Tous les samedis après-midi, la chanterie de coqs lui amenait bon nombre de clients de Borlez ou d’ailleurs. Et pendant que ceux-ci chantaient, les propriétaires en profitaient pour venir dire bonjour à Irma. Tous les comités sont ensuite venus profiter de son accueil chaleureux. C’est pourquoi il a fallu agrandir son café. Le comptoir faisait désormais 12 m de long.
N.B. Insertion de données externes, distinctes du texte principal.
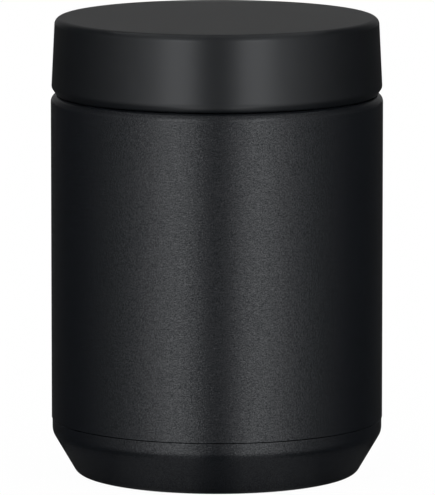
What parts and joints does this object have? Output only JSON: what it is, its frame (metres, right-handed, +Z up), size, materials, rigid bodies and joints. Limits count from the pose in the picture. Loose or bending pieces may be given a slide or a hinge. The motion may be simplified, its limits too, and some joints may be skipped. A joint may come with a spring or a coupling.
{
  "type": "insulated food jar",
  "caption": "Round double-walled steel food jar with a vacuum between its walls, a tapered foot and a flat-topped screw lid that carries a swivelling, vented stopper.",
  "frame": {"origin": "centre of the foot ring, on the surface that the jar stands on", "axes": "+Z up along the axis that the jar, the lid and the stopper share; the jar is round, and -Y is its front"},
  "size_m": [0.095, 0.095, 0.1313],
  "materials": {
    "body_paint": "matte",
    "steel": "satin",
    "foil": "gloss",
    "getter": "matte",
    "solder": "satin",
    "lid_plastic": "satin",
    "foam": "matte",
    "stopper_plastic": "satin",
    "silicone": "satin",
    "spring_steel": "polished"
  },
  "bodies": {
    "jar": {"outer_shell": "body_paint", "outer_base": "body_paint", "inner_vessel": "steel", "inner_base": "steel", "radiation_foil": "foil", "base_foil": "foil", "getter": "getter", "getter_holder": "steel", "vacuum_seal": "solder", "seal_cover": "steel"},
    "stopper": {"stopper_plate": "stopper_plastic", "stopper_cup": "stopper_plastic", "stopper_foam": "foam", "stopper_seal": "silicone", "vent_spring": "spring_steel"},
    "lid": {"lid_cover": "lid_plastic", "lid_collar": "lid_plastic", "lid_foam": "foam"},
    "vent": {"vent_valve": "stopper_plastic", "vent_seal": "silicone", "vent_cap": "stopper_plastic"}
  },
  "joints": [
    {"name": "lid_rise", "type": "slide", "parent": "jar", "child": "stopper", "axis": [0, 0, 1], "range_m": [0, 0.0451]},
    {"name": "lid_turn", "type": "hinge", "parent": "stopper", "child": "lid", "pos_m": [0, 0, 0.12], "axis": [0, 0, 1], "range_deg": [0, 1080]},
    {"name": "vent_press", "type": "slide", "parent": "stopper", "child": "vent", "axis": [0, 0, -1], "range_m": [0, 0.0015], "stiffness_N_per_m": 400, "springref_m": -0.003, "deforming": ["vent_spring"]}
  ],
  "couplings": [
    {"joint": "lid_rise", "follows": "lid_turn", "m_per_rad": 0.0023873}
  ]
}
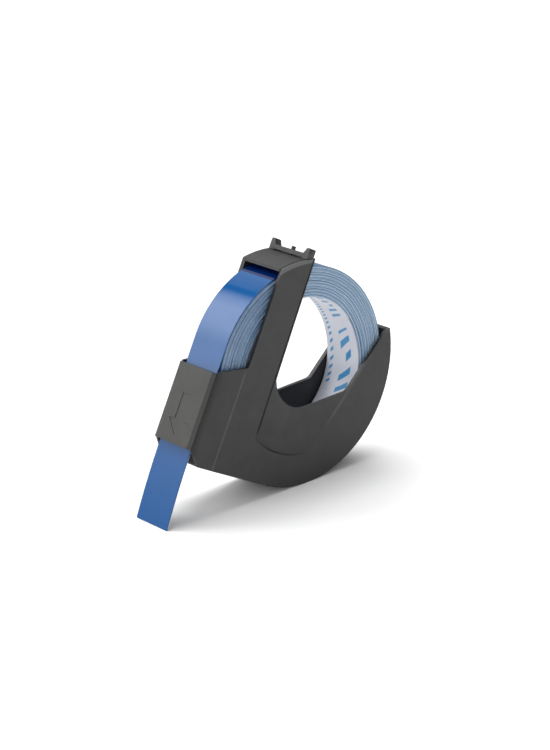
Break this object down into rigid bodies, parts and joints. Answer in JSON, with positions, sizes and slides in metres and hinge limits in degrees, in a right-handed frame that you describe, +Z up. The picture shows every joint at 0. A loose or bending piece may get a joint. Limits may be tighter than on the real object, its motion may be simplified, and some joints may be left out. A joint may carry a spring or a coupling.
{
  "type": "embossing tape cassette",
  "caption": "Cassette for a hand label maker: two-part holder with a finger hole, a coreless roll of embossing tape that unwinds, and its free end running out behind a front plate.",
  "frame": {"origin": "on the surface that the cassette stands on, under the middle of its bounding box", "axes": "+Z up as the cassette stands, +X from the free end of the tape towards the round back of the holder, Y across the tape"},
  "size_m": [0.0568, 0.0114, 0.0468],
  "materials": {
    "holder_plastic": "fine moulded texture, charcoal",
    "plate_plastic": "satin charcoal",
    "blue_vinyl": "glossy blue vinyl",
    "wound_edges": "cut edges of blue tape and pale backing, layer on layer",
    "backing_strip": "smooth pale peel-off backing"
  },
  "bodies": {
    "holder": {"cassette_tray": "holder_plastic", "side_cover": "holder_plastic", "front_guide_plate": "plate_plastic", "top_catch": "holder_plastic", "locating_peg": "holder_plastic", "tape_lead": "blue_vinyl"},
    "roll": {"tape_windings": "wound_edges", "outer_tape_turn": "blue_vinyl", "backing_liner": "backing_strip"},
    "tail": {"tape_tail": "blue_vinyl", "tail_backing": "backing_strip"}
  },
  "joints": [
    {"name": "roll_spin", "type": "hinge", "parent": "holder", "child": "roll", "pos_m": [0.00601, 0, 0.02272], "axis": [0, -1, 0], "range_deg": [0, 34]},
    {"name": "tail_feed", "type": "slide", "parent": "holder", "child": "tail", "axis": [-0.4662, 0, -0.8847], "range_m": [0, 0.0123]}
  ],
  "couplings": [
    {"joint": "tail_feed", "follows": "roll_spin", "m_per_rad": 0.02068}
  ]
}
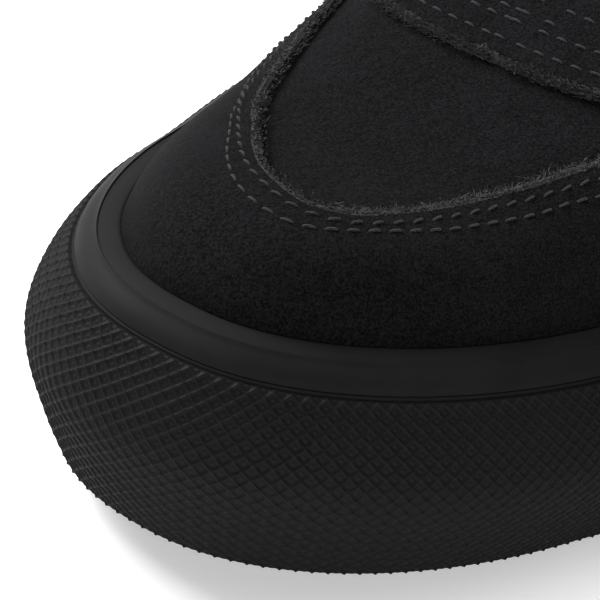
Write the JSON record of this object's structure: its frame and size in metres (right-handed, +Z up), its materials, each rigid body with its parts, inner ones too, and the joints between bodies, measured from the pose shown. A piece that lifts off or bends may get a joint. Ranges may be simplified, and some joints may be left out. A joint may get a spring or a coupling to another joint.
{
  "type": "skateboarding shoe",
  "caption": "Low left skateboarding shoe with suede upper, toe cap, padded collar, tongue, flat lace bars and a vulcanised rubber sole with a textured toe bumper.",
  "frame": {"origin": "on the floor under the middle of the shoe's bounding box", "axes": "+X to the toe, +Y to the outer side of the foot, +Z up"},
  "size_m": [0.2936, 0.099, 0.1146],
  "materials": {
    "suede": "napped black suede, matte",
    "smooth_rubber": "smooth vulcanised rubber tape, satin",
    "bumper_rubber": "knurled vulcanised rubber, dull satin",
    "tread_rubber": "moulded black rubber, dull",
    "lining": "brushed textile lining",
    "tongue_canvas": "plain weave canvas",
    "lace": "flat woven lace"
  },
  "bodies": {
    "root": {"outsole": "tread_rubber", "foxing": "smooth_rubber", "foxing_strip": "smooth_rubber", "toe_bumper": "bumper_rubber", "insole": "lining", "upper": "suede", "toe_cap": "suede", "eyestay": "suede", "heel_counter": "suede", "collar": "lining", "tongue": "tongue_canvas", "lace_bar_1": "lace", "lace_bar_2": "lace", "lace_bar_3": "lace", "lace_bar_4": "lace", "lace_bar_5": "lace", "lace_bar_6": "lace", "lace_bar_7": "lace"}
  },
  "joints": []
}
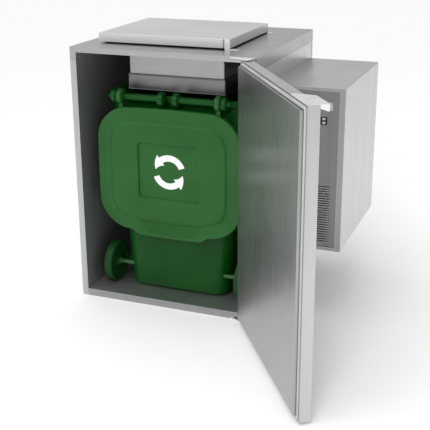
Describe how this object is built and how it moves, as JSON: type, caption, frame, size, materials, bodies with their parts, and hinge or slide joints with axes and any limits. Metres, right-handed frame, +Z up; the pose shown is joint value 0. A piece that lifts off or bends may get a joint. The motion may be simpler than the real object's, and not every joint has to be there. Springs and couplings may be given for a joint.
{
  "type": "refrigerated waste bin cabinet",
  "caption": "Insulated steel cabinet with a swing door, roof feed lid and sliding chute over a two-wheeled bin, cooled by a unit hung on its right wall.",
  "frame": {"origin": "middle of the cabinet's underside, on the floor", "axes": "+X to the right, +Y to the back, +Z up; the door is at the front, at -Y"},
  "size_m": [1.3591, 1.5948, 1.246],
  "materials": {
    "outer_steel": "brushed stainless sheet",
    "inner_steel": "brushed stainless liner",
    "roof_steel": "brushed stainless sheet",
    "polished_steel": "bright folded steel",
    "foam": "rigid insulating foam",
    "seal": "grey rubber profile",
    "dark_seal": "black rubber profile",
    "nylon": "black nylon",
    "bin_green": "moulded green plastic",
    "wheel_rubber": "green solid rubber wheel",
    "axle_steel": "plated steel",
    "black_plastic": "black moulding",
    "red_display": "red display window",
    "pale_plastic": "pale push button",
    "black_paint": "black enamel",
    "aluminium_fin": "pressed aluminium fins",
    "copper": "copper tube",
    "zinc_sheet": "zinc-plated sheet"
  },
  "bodies": {
    "cabinet": {"left_outer_panel": "outer_steel", "right_outer_panel": "outer_steel", "back_outer_panel": "outer_steel", "base_pan": "outer_steel", "unit_casing": "outer_steel", "unit_front_panel": "outer_steel", "roof_cap": "roof_steel", "left_liner": "inner_steel", "right_liner": "inner_steel", "back_liner": "inner_steel", "floor_liner": "inner_steel", "roof_liner": "inner_steel", "evaporator_housing": "inner_steel", "chute_throat": "polished_steel", "top_hinge_plate": "polished_steel", "bottom_hinge_plate": "polished_steel", "feed_lid_brackets": "polished_steel", "blank_name_plate": "polished_steel", "pan_head_screws": "polished_steel", "left_wall_foam": "foam", "right_wall_foam": "foam", "back_wall_foam": "foam", "floor_foam": "foam", "roof_foam": "foam", "wall_grommet": "dark_seal", "door_hinge_pins": "axle_steel", "controller_housing": "black_plastic", "power_inlet": "black_plastic", "controller_display": "red_display", "compressor": "black_paint", "condenser_fan_motor": "black_paint", "evaporator_fan_motor": "black_paint", "condenser_coil": "aluminium_fin", "evaporator_coil": "aluminium_fin", "refrigerant_pipes": "copper", "condenser_fan_shroud": "zinc_sheet"},
    "door": {"door_outer_pan": "outer_steel", "door_foam": "foam", "door_inner_panel": "inner_steel", "door_seal": "seal", "door_handle": "polished_steel", "door_hinge_bushes": "nylon"},
    "feed_lid": {"feed_lid_cover": "outer_steel", "feed_lid_foam": "foam", "feed_lid_underside": "inner_steel", "feed_lid_seal": "dark_seal", "feed_lid_bushes": "nylon"},
    "sleeve": {"chute_sleeve": "polished_steel", "sleeve_knobs": "nylon"},
    "bin": {"bin_body": "bin_green", "bin_handle_rods": "bin_green", "bin_axle": "bin_green"},
    "bin_lid": {"bin_lid": "bin_green"},
    "bin_wheel_left": {"bin_wheel_left": "wheel_rubber"},
    "bin_wheel_right": {"bin_wheel_right": "wheel_rubber"},
    "condenser_fan": {"condenser_fan_blade": "black_plastic"},
    "evaporator_fan": {"evaporator_fan_blade": "black_plastic"},
    "button_up": {"button_up": "pale_plastic"},
    "button_down": {"button_down": "pale_plastic"}
  },
  "joints": [
    {"name": "door_hinge", "type": "hinge", "parent": "cabinet", "child": "door", "pos_m": [0.408, -0.46, 0.6], "axis": [0, 0, 1], "range_deg": [-124, 30]},
    {"name": "feed_lid_hinge", "type": "hinge", "parent": "cabinet", "child": "feed_lid", "pos_m": [0.254, 0, 1.228], "axis": [0, 1, 0], "range_deg": [0, 105]},
    {"name": "sleeve_slide", "type": "slide", "parent": "cabinet", "child": "sleeve", "axis": [0, 0, 1], "range_m": [0, 0.1]},
    {"name": "bin_slide", "type": "slide", "parent": "cabinet", "child": "bin", "axis": [0, -1, 0], "range_m": [0, 0.7]},
    {"name": "bin_lid_hinge", "type": "hinge", "parent": "bin", "child": "bin_lid", "pos_m": [0, -0.345, 0.975], "axis": [-1, 0, 0], "range_deg": [0, 105]},
    {"name": "left_wheel_spin", "type": "hinge", "parent": "bin", "child": "bin_wheel_left", "pos_m": [-0.331, -0.275, 0.1344], "axis": [1, 0, 0], "continuous": true},
    {"name": "right_wheel_spin", "type": "hinge", "parent": "bin", "child": "bin_wheel_right", "pos_m": [0.331, -0.275, 0.1344], "axis": [1, 0, 0], "continuous": true},
    {"name": "condenser_fan_spin", "type": "hinge", "parent": "cabinet", "child": "condenser_fan", "pos_m": [0.61, -0.206, 0.5], "axis": [0, 1, 0], "continuous": true},
    {"name": "evaporator_fan_spin", "type": "hinge", "parent": "cabinet", "child": "evaporator_fan", "pos_m": [0.332, 0.05, 1.092], "axis": [0, 1, 0], "continuous": true},
    {"name": "button_up_press", "type": "slide", "parent": "cabinet", "child": "button_up", "axis": [0, 1, 0], "range_m": [0, 0.0015], "stiffness_N_per_m": 300},
    {"name": "button_down_press", "type": "slide", "parent": "cabinet", "child": "button_down", "axis": [0, 1, 0], "range_m": [0, 0.0015], "stiffness_N_per_m": 300}
  ]
}
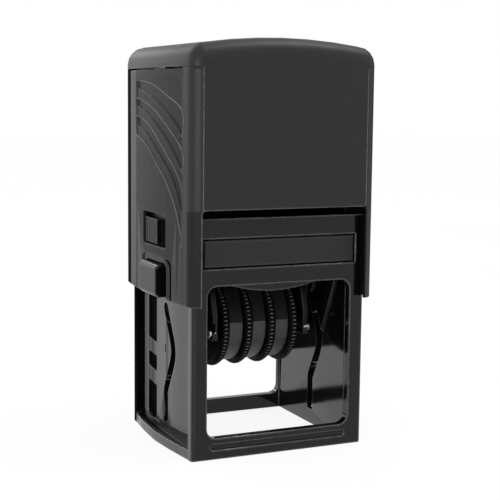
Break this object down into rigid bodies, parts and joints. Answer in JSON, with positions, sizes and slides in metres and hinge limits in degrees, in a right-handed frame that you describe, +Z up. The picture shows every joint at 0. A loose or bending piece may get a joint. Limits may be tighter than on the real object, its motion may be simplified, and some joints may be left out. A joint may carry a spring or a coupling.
{
  "type": "self-inking date stamp",
  "caption": "Self-inking date stamp with a sprung hood that flips the type holder, thumb-turned date wheels, a slide-out ink pad and side lock buttons.",
  "frame": {"origin": "middle of the base, on the plane that the stamp stands on", "axes": "+X along the front to the right, -Y out of the front with the pad's opening, +Z up along the press stroke"},
  "size_m": [0.0678, 0.0594, 0.1245],
  "materials": {
    "black_gloss": "smooth black moulded plastic, soft gloss",
    "black_satin": "fine-grained black moulded plastic",
    "dark_wheel": "dark grey moulded plastic",
    "black_rubber": "matte black rubber",
    "ink_felt": "ink-soaked felt",
    "steel": "bright drawn steel"
  },
  "bodies": {
    "frame": {"frame": "black_gloss"},
    "pad_cartridge": {"pad_tray": "black_gloss", "ink_pad": "ink_felt"},
    "press": {"hood_shell": "black_satin", "bow": "black_gloss", "return_spring": "steel"},
    "cover": {"index_cover": "black_satin"},
    "lock_left": {"lock_button_left": "black_gloss"},
    "lock_right": {"lock_button_right": "black_gloss"},
    "type_carrier": {"type_holder": "black_gloss", "text_die": "black_rubber", "wheel_bracket": "black_gloss", "band_bridge": "black_gloss", "wheel_axle": "steel", "bracket_rivet_left": "steel", "bracket_rivet_right": "steel", "pivot_pin_left": "black_gloss", "pivot_pin_right": "black_gloss", "cam_pin_left": "black_gloss", "cam_pin_right": "black_gloss", "day_band": "black_rubber", "month_band": "black_rubber", "year_band": "black_rubber"},
    "day_dial": {"day_wheel": "dark_wheel"},
    "month_dial": {"month_wheel": "dark_wheel"},
    "year_dial": {"year_wheel": "dark_wheel"}
  },
  "joints": [
    {"name": "hood_press", "type": "slide", "parent": "frame", "child": "press", "axis": [0, 0, -1], "range_m": [0, 0.038], "stiffness_N_per_m": 300, "springref_m": -0.02, "deforming": ["return_spring"]},
    {"name": "carrier_flip", "type": "hinge", "parent": "press", "child": "type_carrier", "pos_m": [0, 0, 0.048], "axis": [-1, 0, 0], "range_deg": [0, 180]},
    {"name": "pad_slide", "type": "slide", "parent": "frame", "child": "pad_cartridge", "axis": [0, 1, 0], "range_m": [-0.05, 0]},
    {"name": "cover_lift", "type": "slide", "parent": "press", "child": "cover", "axis": [0, 0, 1], "range_m": [0, 0.05]},
    {"name": "lock_left_push", "type": "slide", "parent": "press", "child": "lock_left", "axis": [1, 0, 0], "range_m": [0, 0.0019], "stiffness_N_per_m": 200, "springref_m": -0.002},
    {"name": "lock_right_push", "type": "slide", "parent": "press", "child": "lock_right", "axis": [-1, 0, 0], "range_m": [0, 0.0019], "stiffness_N_per_m": 200, "springref_m": -0.002},
    {"name": "day_dial_turn", "type": "hinge", "parent": "type_carrier", "child": "day_dial", "pos_m": [0, 0, 0.0367], "axis": [1, 0, 0], "continuous": true},
    {"name": "month_dial_turn", "type": "hinge", "parent": "type_carrier", "child": "month_dial", "pos_m": [0, 0, 0.0367], "axis": [1, 0, 0], "continuous": true},
    {"name": "year_dial_turn", "type": "hinge", "parent": "type_carrier", "child": "year_dial", "pos_m": [0, 0, 0.0367], "axis": [1, 0, 0], "continuous": true}
  ],
  "couplings": [
    {"joint": "carrier_flip", "follows": "hood_press", "rad_per_m": 82.672}
  ]
}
Dans la salle qui jouxtait le café, ping-pong, bal du bourgmestre, chorale, pièce de théâtre, bal de fête de village, c’était bien simple, c’était chez Mama que ça se passait. «À Borlez, on pouvait faire ce qu’on voulait, il y avait toujours du monde à l’époque. » À la fin de la journée, quelques amis se mettaient toujours à chanter. «Je me souviens d’un soir, des amis chantaient et ils ont demandé en riant à un des leurs, un peu saoul, de battre le rythme sur le comptoir. Il s’est tellement pris au jeu qu’il a tapé avec son pied et a démoli le comptoir», raconte-t-elle en riant. Mama veillait sur ses jeunes, puis parfois, leur mettait une raclée aux cartes. « Je ne jouais pas souvent, mais quand je jouais, je gagnais, j’avais beaucoup de chance!» C’est d’ailleurs de cette passion des cartes de l’époque qu’est venu le nom du café d’Irma…

Bien avant de descendre dans le carré, Borlez ne jurait que par l’As de cœur du village.

Les jeunes étaient tous là pour Irma

Le QG des jeunes, qu’ils jouent au ping-pong ou au foot, c’était chez Irma. Plus que des clients, ils sont devenus de vrais amis pour la tenancière.

Entre les jeunes qui venaient s’entraîner au ping-pong dans son café ou les jeunes footballeurs du club de l’époque qui venaient se changer et profiter de la 3e mi-temps à son comptoir, il y avait toujours du monde à l’As de cœur. Et des souvenirs avec eux, Mama en a beaucoup. « Je me souviens d’un match que le club de Faimes devait gagner contre Merdop pour être champion. C’était en mai 1979. Ils ont malheureusement perdu et le lendemain, j’ai reçu un avis de décès humoristique écrit à la main des joueurs. Ils invitaient à venir rendre hommage à «mon époux», le club en question, et à célébrer la messe dans mon café, rit-elle. J’ai encore le papier dans mes armoires!»

Ces jeunes sont également venus aider Irma à repeindre lors de l’agrandissement de son café, lui racontaient leurs bêtises du week-end le lundi matin ou la taquinaient « Un soir, il était très tard, j’étais en train de m’endormir sur mon tabouret, les jeunes m’ont mis une cigarette au bec. Ils avaient également changé la photo portrait de Rik Van Looy, un cycliste dont j’étais fan, par celle d’Eddy Merckx. Ils avaient également trempé les pattes du chat dans la peinture, j’avais des marques partout dans ma cuisine! On s’amusait bien…»

Légende de la photo : Les joueurs de l’Étoile de Faimes avaient demandé à Irma d’être la marraine du club. Depuis, elle n’a jamais manqué un match!

Comme un vide sur la place

Nous sommes en 1980, Irma décide, à contrecœur, de remettre son commerce pour des raisons de santé. Depuis lors, Borlez a quelque peu perdu son dynamisme d’antan.

« La plupart des comités ont pris fin. Les réunions se faisaient chez l’un ou chez l’autre, mais ça n’était plus pareil.» Quant au café, il a été repris à quelques reprises mais n’a jamais fonctionné. Le bâtiment a désormais été racheté par le CPAS et sera incessamment transformé en appartements et en magasin de seconde main.

Quoi qu’il en soit, Irma ne regrette rien. « Je suis heureuse d’avoir fait ce métier dans les bonnes années», sourit-elle.